Problem requirements:
Can the data below be echoed back word for word?

Information shown:
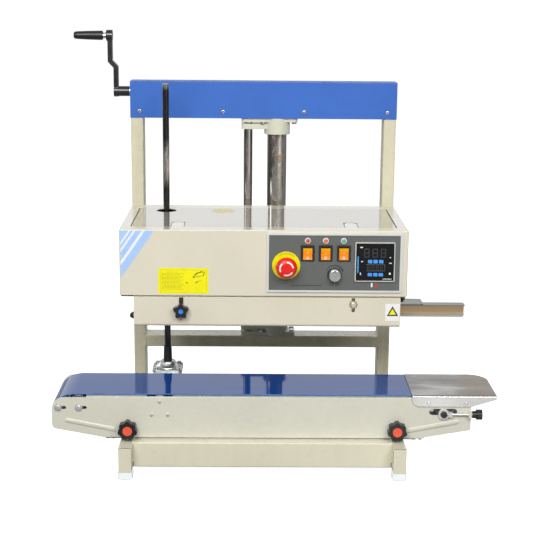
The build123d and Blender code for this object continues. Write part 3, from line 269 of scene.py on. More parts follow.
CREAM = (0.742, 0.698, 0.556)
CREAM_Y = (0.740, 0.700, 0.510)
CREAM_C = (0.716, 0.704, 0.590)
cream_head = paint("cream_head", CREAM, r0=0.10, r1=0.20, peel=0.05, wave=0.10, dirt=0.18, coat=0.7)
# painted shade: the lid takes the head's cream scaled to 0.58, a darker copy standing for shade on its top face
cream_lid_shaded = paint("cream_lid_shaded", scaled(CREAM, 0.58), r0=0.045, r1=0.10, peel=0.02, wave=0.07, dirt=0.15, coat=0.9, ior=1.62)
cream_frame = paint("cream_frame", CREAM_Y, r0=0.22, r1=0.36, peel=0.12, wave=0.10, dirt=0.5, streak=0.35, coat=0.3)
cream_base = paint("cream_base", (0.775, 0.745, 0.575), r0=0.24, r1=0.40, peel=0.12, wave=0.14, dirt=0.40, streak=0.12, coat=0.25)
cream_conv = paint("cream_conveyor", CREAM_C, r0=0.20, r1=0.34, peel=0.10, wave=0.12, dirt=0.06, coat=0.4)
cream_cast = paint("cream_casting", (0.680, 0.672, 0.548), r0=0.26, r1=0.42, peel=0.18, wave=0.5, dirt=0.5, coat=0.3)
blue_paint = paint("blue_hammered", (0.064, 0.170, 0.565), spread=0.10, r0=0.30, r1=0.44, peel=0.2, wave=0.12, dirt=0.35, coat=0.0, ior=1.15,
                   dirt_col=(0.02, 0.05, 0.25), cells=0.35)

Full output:
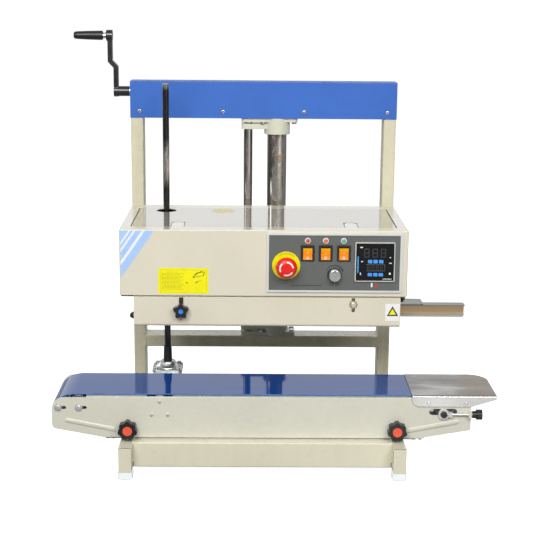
The build123d and Blender code for this object continues. Write part 3, from line 269 of scene.py on. More parts follow.
CREAM = (0.742, 0.698, 0.556)
CREAM_Y = (0.740, 0.700, 0.510)
CREAM_C = (0.716, 0.704, 0.590)
cream_head = paint("cream_head", CREAM, r0=0.10, r1=0.20, peel=0.05, wave=0.10, dirt=0.18, coat=0.7)
# painted shade: the lid takes the head's cream scaled to 0.58, a darker copy standing for shade on its top face
cream_lid_shaded = paint("cream_lid_shaded", scaled(CREAM, 0.58), r0=0.045, r1=0.10, peel=0.02, wave=0.07, dirt=0.15, coat=0.9, ior=1.62)
cream_frame = paint("cream_frame", CREAM_Y, r0=0.22, r1=0.36, peel=0.12, wave=0.10, dirt=0.5, streak=0.35, coat=0.3)
cream_base = paint("cream_base", (0.775, 0.745, 0.575), r0=0.24, r1=0.40, peel=0.12, wave=0.14, dirt=0.40, streak=0.12, coat=0.25)
cream_conv = paint("cream_conveyor", CREAM_C, r0=0.20, r1=0.34, peel=0.10, wave=0.12, dirt=0.06, coat=0.4)
cream_cast = paint("cream_casting", (0.680, 0.672, 0.548), r0=0.26, r1=0.42, peel=0.18, wave=0.5, dirt=0.5, coat=0.3)
blue_paint = paint("blue_hammered", (0.064, 0.170, 0.565), spread=0.10, r0=0.30, r1=0.44, peel=0.2, wave=0.12, dirt=0.35, coat=0.0, ior=1.15,
                   dirt_col=(0.02, 0.05, 0.25), cells=0.35)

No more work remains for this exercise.